Ножки стула Оливера царапают пол.
— Я думаю, ты сказал достаточно, — он встает, сжимая руки в кулаки.
— А что ты сделаешь? Снова ударишь меня? Из-за этого твоя жена угодила в психушку?
Шлеп!
— О боже! Что вы делаете? — кричит мама, пытаясь подобраться к Каю, который близок к бессознательному состоянию лежа на полу с перевернутым стулом и сочащейся из носа кровью.
Я даже не вздрогнула, потому что ожидала, что Оливер врежет ему еще при первом упоминании о его жене. Один раз было рискованно. А два уже просто глупо. Мой отец не двигается, глядя на меня. Его злость очевидна, его злость на меня — из-за моего вранья, моего «разочаровывающего» выбора мужчин.
— Родни, помоги мне его поднять, — моя мама прижимает салфетку к носу Кая.

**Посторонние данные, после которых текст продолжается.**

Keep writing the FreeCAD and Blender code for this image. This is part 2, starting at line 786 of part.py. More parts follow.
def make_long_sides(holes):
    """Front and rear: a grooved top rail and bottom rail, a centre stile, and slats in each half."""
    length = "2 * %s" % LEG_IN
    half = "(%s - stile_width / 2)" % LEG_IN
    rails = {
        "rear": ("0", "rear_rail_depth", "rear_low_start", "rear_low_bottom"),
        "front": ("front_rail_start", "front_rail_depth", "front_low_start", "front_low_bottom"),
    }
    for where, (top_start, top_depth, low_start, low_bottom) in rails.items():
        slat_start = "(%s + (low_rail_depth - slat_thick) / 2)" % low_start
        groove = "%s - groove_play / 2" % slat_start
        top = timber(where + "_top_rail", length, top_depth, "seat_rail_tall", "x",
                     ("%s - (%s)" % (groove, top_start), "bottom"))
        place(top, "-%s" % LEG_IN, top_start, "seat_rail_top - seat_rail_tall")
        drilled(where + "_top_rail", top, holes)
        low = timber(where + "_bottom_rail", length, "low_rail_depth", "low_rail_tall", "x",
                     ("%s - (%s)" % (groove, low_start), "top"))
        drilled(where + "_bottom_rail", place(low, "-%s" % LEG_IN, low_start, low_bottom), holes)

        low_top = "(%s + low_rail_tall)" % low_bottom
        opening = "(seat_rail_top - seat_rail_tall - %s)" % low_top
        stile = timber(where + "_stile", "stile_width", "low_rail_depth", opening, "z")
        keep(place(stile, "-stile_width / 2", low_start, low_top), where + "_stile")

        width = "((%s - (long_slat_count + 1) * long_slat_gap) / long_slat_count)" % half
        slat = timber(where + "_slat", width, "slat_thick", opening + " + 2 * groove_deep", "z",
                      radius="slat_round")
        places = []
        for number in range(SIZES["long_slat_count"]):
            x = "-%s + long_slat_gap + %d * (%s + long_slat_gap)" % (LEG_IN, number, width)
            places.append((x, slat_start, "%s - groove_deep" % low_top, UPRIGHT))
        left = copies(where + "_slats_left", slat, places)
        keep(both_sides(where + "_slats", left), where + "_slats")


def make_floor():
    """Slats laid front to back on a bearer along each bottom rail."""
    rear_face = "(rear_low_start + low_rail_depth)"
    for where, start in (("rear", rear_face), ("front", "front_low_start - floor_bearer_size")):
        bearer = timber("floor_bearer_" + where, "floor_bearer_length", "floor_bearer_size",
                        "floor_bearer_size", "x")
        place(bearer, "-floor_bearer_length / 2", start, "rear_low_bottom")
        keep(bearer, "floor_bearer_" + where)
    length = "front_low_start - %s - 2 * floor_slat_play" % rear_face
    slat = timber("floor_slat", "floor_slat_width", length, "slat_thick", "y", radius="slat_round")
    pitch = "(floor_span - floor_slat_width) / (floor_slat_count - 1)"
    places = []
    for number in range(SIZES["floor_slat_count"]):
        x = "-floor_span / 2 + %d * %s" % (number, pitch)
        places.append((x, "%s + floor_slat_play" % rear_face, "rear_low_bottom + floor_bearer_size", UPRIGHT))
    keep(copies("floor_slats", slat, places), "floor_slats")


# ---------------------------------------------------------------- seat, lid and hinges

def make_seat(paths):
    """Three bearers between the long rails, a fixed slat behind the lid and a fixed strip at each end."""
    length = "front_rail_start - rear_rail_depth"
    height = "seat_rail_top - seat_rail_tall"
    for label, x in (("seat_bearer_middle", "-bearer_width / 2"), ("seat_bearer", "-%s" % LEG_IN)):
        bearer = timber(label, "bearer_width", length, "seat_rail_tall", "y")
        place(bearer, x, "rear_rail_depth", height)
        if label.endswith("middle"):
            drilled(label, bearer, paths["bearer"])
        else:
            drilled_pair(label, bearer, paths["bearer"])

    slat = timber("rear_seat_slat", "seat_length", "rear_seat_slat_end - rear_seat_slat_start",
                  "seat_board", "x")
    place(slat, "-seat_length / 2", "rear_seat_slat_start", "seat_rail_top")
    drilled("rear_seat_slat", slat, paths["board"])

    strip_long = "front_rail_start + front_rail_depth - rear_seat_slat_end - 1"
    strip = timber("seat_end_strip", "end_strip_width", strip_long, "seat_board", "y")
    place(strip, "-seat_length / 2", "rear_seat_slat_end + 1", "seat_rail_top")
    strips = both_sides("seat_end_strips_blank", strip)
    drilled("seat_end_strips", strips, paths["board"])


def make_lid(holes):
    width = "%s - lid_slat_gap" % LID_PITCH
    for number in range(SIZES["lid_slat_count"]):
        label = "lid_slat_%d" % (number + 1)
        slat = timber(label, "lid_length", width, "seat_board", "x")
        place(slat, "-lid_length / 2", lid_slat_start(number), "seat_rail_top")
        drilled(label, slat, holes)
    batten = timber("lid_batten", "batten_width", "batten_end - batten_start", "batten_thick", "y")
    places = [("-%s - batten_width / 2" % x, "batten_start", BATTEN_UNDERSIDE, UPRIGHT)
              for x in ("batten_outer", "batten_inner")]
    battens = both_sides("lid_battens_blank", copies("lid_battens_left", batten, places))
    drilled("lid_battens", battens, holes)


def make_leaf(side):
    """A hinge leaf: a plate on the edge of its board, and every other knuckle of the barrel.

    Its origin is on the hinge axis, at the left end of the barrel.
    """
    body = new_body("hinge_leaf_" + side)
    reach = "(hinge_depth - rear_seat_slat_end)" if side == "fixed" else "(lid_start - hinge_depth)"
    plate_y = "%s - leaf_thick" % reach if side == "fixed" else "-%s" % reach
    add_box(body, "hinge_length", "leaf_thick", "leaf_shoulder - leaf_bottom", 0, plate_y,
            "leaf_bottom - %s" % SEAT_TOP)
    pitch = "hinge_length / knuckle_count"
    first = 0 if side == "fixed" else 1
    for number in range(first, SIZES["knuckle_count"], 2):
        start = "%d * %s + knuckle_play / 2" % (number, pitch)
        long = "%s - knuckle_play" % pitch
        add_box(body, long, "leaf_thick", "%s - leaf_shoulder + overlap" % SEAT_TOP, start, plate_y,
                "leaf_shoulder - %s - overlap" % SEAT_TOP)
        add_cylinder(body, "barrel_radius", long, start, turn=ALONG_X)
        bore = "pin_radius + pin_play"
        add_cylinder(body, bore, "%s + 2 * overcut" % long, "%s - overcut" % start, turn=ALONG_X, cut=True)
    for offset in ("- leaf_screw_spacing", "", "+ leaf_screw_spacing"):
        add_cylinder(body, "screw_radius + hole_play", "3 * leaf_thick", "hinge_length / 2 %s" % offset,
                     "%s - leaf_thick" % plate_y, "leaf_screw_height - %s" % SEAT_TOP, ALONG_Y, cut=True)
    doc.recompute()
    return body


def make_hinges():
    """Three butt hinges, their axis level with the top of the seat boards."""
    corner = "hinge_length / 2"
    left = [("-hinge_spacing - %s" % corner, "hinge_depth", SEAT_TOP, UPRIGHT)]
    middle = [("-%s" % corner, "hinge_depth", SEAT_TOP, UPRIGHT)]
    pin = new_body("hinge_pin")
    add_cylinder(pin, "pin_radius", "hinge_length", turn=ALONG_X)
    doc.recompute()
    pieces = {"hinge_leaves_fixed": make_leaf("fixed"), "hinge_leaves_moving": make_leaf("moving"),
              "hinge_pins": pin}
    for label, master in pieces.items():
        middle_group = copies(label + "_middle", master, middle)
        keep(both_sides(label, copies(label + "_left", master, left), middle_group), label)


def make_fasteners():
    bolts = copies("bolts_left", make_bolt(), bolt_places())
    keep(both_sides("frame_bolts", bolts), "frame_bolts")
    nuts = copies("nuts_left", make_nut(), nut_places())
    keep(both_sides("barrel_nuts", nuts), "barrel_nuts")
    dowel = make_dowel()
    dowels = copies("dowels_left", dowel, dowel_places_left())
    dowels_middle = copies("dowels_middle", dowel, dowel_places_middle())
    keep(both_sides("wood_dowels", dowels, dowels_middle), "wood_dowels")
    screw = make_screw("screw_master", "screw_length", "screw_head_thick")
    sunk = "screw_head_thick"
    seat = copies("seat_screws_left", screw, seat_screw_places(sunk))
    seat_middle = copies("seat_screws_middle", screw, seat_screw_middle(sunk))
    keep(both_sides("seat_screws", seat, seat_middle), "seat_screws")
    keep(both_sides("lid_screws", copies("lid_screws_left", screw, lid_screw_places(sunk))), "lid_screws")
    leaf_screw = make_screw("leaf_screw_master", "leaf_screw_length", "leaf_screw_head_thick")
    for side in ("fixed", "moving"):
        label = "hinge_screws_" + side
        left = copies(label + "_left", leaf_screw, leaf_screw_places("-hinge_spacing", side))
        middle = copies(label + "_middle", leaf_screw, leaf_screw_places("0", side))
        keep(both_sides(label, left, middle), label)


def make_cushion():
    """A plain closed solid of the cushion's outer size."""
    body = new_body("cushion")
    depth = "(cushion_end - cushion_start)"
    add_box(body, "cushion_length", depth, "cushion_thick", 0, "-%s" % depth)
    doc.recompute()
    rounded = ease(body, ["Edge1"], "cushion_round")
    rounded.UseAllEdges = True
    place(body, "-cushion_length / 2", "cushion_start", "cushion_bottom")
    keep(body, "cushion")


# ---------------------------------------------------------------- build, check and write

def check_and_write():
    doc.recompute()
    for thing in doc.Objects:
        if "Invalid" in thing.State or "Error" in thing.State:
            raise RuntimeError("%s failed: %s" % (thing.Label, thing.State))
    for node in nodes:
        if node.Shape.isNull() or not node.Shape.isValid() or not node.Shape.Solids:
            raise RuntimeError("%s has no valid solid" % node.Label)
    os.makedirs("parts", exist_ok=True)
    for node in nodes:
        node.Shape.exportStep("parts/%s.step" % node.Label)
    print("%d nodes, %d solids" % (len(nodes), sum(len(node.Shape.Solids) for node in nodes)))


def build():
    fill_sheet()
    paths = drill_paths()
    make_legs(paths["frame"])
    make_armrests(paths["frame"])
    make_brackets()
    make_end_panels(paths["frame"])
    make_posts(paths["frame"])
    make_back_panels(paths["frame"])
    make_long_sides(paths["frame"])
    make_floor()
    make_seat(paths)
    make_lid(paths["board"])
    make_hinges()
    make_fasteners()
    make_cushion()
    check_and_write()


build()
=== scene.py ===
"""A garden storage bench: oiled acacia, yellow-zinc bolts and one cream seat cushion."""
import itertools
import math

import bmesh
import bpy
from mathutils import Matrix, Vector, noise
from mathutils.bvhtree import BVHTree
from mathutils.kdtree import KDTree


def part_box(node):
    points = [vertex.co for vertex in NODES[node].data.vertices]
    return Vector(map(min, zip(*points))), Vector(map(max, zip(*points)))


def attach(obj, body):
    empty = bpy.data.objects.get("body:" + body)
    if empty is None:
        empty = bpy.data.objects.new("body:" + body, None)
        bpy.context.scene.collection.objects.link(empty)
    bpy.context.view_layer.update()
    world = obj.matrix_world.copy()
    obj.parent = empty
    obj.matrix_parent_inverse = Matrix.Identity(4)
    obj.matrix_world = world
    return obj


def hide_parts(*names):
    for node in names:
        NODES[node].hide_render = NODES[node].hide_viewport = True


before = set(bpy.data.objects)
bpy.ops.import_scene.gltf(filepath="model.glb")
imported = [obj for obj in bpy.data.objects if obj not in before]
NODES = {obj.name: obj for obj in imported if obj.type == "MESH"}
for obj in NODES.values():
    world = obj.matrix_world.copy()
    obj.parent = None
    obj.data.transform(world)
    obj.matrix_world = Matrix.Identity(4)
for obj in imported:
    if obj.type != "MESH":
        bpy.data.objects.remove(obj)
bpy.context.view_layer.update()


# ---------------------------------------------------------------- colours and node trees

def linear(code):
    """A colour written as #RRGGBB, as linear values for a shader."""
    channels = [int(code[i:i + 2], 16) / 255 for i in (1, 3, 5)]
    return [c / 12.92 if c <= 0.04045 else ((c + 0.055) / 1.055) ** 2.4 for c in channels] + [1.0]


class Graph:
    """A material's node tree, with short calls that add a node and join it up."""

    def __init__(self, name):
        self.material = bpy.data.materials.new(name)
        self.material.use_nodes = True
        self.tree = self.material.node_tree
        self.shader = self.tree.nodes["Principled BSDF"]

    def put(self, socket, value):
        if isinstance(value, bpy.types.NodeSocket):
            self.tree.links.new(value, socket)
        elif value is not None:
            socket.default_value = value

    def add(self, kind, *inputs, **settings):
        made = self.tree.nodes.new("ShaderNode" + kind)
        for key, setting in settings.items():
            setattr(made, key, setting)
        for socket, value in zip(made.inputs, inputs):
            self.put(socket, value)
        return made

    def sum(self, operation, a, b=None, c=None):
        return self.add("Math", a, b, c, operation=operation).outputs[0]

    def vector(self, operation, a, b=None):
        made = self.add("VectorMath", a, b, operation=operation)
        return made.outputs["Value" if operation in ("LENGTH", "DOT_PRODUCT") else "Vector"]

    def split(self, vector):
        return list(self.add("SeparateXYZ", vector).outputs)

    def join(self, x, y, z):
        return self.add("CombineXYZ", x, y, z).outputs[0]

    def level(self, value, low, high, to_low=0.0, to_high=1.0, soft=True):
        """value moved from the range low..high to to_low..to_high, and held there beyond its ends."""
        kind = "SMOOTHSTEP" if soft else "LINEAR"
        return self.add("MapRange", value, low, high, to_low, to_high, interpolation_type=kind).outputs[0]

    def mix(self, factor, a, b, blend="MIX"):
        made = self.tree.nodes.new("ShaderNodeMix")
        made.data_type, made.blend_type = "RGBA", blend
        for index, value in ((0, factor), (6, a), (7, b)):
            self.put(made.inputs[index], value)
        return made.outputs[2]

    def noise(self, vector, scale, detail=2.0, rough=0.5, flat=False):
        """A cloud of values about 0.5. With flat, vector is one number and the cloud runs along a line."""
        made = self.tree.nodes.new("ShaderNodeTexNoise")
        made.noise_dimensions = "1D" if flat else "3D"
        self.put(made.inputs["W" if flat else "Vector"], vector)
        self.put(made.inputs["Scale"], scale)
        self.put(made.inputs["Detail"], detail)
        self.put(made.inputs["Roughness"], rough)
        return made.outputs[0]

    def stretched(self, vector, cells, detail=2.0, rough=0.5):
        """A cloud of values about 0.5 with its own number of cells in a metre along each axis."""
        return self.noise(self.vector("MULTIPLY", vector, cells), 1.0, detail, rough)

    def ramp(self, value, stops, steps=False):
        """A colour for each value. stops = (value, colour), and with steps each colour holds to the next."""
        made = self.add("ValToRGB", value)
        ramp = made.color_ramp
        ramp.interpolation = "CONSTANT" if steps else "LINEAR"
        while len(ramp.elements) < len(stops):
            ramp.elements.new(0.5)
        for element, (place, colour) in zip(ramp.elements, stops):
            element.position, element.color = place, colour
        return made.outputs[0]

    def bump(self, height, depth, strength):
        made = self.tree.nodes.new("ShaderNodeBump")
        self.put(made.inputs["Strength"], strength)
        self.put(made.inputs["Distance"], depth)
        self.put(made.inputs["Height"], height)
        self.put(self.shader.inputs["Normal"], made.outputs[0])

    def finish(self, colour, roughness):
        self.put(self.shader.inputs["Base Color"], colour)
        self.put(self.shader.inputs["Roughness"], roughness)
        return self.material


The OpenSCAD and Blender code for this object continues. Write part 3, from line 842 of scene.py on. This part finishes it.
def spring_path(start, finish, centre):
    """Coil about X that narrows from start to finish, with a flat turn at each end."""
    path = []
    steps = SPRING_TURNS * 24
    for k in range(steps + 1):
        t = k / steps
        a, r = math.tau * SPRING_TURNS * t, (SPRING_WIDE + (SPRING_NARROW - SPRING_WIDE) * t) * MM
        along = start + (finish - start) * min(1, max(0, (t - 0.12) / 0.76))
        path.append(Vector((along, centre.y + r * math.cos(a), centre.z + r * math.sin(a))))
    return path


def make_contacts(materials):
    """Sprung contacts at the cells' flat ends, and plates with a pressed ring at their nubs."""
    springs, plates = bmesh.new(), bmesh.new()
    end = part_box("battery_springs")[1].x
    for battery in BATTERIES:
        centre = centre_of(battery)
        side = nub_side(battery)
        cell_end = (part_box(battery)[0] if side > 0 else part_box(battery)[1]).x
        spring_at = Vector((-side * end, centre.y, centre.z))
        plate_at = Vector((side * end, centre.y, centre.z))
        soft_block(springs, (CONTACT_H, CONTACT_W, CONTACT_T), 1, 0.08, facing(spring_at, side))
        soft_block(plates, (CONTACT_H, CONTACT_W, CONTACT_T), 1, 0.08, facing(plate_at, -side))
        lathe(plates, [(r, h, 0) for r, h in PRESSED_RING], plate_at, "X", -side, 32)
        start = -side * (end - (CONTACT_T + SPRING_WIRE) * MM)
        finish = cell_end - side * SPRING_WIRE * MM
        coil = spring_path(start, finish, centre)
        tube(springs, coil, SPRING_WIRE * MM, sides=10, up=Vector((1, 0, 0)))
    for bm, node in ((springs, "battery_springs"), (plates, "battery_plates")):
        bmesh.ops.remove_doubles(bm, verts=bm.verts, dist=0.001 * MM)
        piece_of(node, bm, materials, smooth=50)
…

Мой отец качает головой. Уверена, что единственная причина, по которой он помогает Каю подняться, это чтобы не отмывать пол от крови потом.
Я оглядываюсь, но не вижу Оливера.
— Оли? — я вижу, как он спускается с сумкой в руке, когда подхожу к лестнице. — Куда ты собираешься?
Он достает кошелек из кармана и протягивает мне пятидесятидолларовую купюру.
— Вот деньги на поезд.
Я не беру их.
— Что ты делаешь? Я не хочу твоих денег. Куда ты собираешься?
— Домой, — он продолжает идти.
— Я не понимаю. Ты просто оставляешь меня здесь?
— Да, — он открывает входную дверь и направляется к машине.
— Оливер, остановись!
Он забрасывает сумку на заднее сиденье, а сам садится за руль.
— Остановись! — я хватаюсь за дверь до того, как он успевает закрыть ее. — Мне очень жаль. Кай — засранец. Но я поддерживала тебя, нас. Почему ты оставляешь и наказываешь меня?
Он кладет руки поверх руля, глядя в лобовое стекло. Его нежелание смотреть на меня отзывается болью.
— Ты рассказала ему, что я женат. Ты рассказала ему, что Кэролайн в психиатрической лечебнице!
Я подпрыгиваю от резкого звука злости в его голосе.